:: DATA ::

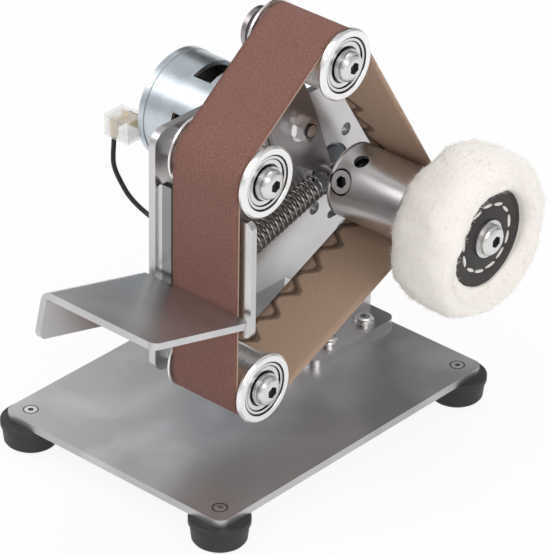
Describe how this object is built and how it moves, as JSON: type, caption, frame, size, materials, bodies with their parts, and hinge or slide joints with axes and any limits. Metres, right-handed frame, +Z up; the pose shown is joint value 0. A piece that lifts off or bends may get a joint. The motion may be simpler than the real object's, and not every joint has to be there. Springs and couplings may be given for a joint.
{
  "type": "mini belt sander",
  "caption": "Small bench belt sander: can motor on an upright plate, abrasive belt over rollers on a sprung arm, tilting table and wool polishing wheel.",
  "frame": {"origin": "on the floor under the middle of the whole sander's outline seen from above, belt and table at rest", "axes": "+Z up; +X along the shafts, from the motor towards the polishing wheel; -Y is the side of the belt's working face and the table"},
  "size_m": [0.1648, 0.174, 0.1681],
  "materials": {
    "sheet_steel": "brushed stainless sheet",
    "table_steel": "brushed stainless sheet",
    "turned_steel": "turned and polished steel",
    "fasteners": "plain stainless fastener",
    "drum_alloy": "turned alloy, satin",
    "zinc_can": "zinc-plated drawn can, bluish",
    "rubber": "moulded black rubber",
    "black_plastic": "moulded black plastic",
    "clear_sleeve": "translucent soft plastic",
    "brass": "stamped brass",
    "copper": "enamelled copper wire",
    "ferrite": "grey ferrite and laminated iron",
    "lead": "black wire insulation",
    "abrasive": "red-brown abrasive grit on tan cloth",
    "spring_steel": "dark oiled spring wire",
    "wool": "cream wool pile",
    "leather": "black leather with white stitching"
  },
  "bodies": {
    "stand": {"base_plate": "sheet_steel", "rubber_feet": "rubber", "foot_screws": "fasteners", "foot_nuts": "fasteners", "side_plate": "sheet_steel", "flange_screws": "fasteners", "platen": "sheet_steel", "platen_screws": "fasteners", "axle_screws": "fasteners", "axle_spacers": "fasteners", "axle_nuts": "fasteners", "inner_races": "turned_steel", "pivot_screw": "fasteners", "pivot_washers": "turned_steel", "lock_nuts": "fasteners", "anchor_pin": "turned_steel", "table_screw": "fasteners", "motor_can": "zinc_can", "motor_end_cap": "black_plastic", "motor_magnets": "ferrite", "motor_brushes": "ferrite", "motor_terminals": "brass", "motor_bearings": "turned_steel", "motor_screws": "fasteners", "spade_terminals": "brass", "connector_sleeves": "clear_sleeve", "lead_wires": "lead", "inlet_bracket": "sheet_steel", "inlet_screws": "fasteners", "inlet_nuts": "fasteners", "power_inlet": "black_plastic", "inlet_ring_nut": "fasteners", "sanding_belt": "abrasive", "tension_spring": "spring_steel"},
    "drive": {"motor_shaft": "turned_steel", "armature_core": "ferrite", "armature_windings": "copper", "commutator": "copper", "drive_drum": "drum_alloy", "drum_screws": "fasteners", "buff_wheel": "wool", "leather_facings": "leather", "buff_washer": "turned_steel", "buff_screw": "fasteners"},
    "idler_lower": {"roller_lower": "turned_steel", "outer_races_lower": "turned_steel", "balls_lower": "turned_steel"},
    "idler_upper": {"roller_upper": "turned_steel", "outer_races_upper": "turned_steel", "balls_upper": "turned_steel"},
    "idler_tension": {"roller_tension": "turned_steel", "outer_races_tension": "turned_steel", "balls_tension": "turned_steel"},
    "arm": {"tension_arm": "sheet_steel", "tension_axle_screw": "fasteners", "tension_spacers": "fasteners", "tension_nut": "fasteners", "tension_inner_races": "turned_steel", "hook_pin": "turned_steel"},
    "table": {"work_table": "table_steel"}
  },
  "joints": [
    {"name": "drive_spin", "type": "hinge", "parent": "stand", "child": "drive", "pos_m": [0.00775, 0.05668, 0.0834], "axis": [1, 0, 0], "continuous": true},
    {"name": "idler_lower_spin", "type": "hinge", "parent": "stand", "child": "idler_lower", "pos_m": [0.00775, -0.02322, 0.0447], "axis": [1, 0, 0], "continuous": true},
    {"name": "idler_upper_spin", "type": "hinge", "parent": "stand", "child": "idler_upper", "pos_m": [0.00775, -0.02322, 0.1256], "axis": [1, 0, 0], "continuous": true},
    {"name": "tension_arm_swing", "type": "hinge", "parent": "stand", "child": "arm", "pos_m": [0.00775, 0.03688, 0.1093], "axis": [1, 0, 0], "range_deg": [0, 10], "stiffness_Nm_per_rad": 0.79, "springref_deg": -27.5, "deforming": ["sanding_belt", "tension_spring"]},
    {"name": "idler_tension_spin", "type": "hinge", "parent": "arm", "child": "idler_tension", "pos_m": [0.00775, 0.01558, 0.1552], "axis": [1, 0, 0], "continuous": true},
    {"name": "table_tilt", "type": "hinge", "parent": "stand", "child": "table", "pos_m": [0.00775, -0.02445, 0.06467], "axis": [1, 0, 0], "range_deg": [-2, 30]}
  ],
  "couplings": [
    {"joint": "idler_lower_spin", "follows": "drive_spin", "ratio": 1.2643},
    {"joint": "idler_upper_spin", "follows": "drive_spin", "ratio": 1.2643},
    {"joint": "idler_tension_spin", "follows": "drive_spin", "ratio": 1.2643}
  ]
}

:: TASK REQUIREMENTS ::
Find the lines above that include the string "axes" and copy them.

:: FINISHED EXERCISE ::
Describe how this object is built and how it moves, as JSON: type, caption, frame, size, materials, bodies with their parts, and hinge or slide joints with axes and any limits. Metres, right-handed frame, +Z up; the pose shown is joint value 0. A piece that lifts off or bends may get a joint. The motion may be simpler than the real object's, and not every joint has to be there. Springs and couplings may be given for a joint.
  "frame": {"origin": "on the floor under the middle of the whole sander's outline seen from above, belt and table at rest", "axes": "+Z up; +X along the shafts, from the motor towards the polishing wheel; -Y is the side of the belt's working face and the table"},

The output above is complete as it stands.